··· INFORMATION SHOWN ···

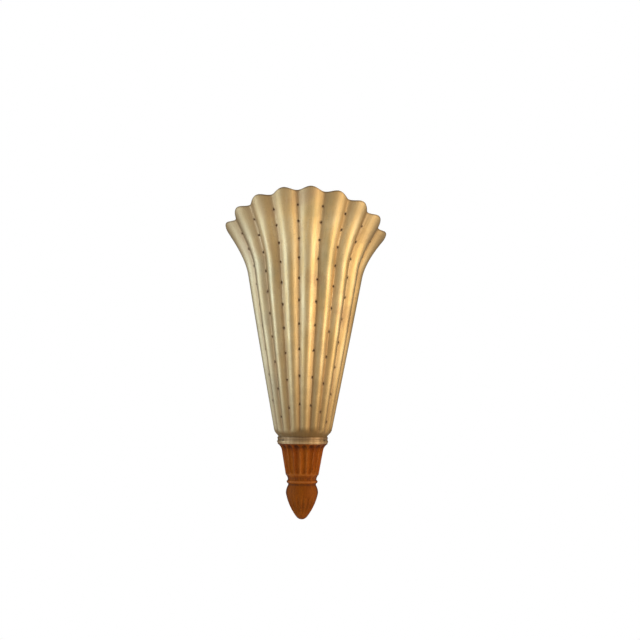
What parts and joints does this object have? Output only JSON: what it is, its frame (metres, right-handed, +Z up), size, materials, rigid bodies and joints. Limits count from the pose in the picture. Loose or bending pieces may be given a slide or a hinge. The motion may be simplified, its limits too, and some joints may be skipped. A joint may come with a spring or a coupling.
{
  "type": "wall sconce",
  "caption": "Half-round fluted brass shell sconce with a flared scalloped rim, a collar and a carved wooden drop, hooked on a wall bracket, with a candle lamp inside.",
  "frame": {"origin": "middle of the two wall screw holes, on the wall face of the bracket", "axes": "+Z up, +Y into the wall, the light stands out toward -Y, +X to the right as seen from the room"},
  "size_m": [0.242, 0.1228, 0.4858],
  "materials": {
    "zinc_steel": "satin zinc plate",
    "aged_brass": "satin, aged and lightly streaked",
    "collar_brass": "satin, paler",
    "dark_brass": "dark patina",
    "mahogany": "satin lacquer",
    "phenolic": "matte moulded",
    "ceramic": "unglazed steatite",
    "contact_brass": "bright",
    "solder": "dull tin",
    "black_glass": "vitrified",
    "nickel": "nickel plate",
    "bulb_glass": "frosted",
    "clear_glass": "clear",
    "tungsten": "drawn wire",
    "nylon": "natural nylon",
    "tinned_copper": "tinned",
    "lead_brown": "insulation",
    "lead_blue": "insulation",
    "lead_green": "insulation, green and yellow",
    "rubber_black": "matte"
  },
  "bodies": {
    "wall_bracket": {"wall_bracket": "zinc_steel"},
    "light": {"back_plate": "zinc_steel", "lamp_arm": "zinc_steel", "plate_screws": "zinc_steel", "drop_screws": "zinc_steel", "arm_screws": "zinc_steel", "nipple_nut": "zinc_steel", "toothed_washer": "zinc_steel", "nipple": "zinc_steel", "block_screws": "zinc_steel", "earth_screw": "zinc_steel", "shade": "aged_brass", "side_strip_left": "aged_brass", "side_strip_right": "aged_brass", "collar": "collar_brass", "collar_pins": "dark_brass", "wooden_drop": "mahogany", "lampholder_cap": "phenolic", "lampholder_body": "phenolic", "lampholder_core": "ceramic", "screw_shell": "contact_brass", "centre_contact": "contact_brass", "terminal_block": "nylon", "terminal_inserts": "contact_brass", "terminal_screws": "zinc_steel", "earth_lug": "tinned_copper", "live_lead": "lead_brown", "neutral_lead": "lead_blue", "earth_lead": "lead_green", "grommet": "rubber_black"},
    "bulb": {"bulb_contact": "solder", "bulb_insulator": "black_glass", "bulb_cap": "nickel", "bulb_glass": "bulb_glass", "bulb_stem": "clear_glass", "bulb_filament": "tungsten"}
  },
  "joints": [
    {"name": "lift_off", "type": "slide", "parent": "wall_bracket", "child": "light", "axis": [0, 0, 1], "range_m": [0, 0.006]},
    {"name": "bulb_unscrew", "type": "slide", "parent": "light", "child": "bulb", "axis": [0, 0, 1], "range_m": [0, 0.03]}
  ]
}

···

Gather all lines from the listing above in which "frame" occurs.

What parts and joints does this object have? Output only JSON: what it is, its frame (metres, right-handed, +Z up), size, materials, rigid bodies and joints. Limits count from the pose in the picture. Loose or bending pieces may be given a slide or a hinge. The motion may be simplified, its limits too, and some joints may be skipped. A joint may come with a spring or a coupling.
  "frame": {"origin": "middle of the two wall screw holes, on the wall face of the bracket", "axes": "+Z up, +Y into the wall, the light stands out toward -Y, +X to the right as seen from the room"},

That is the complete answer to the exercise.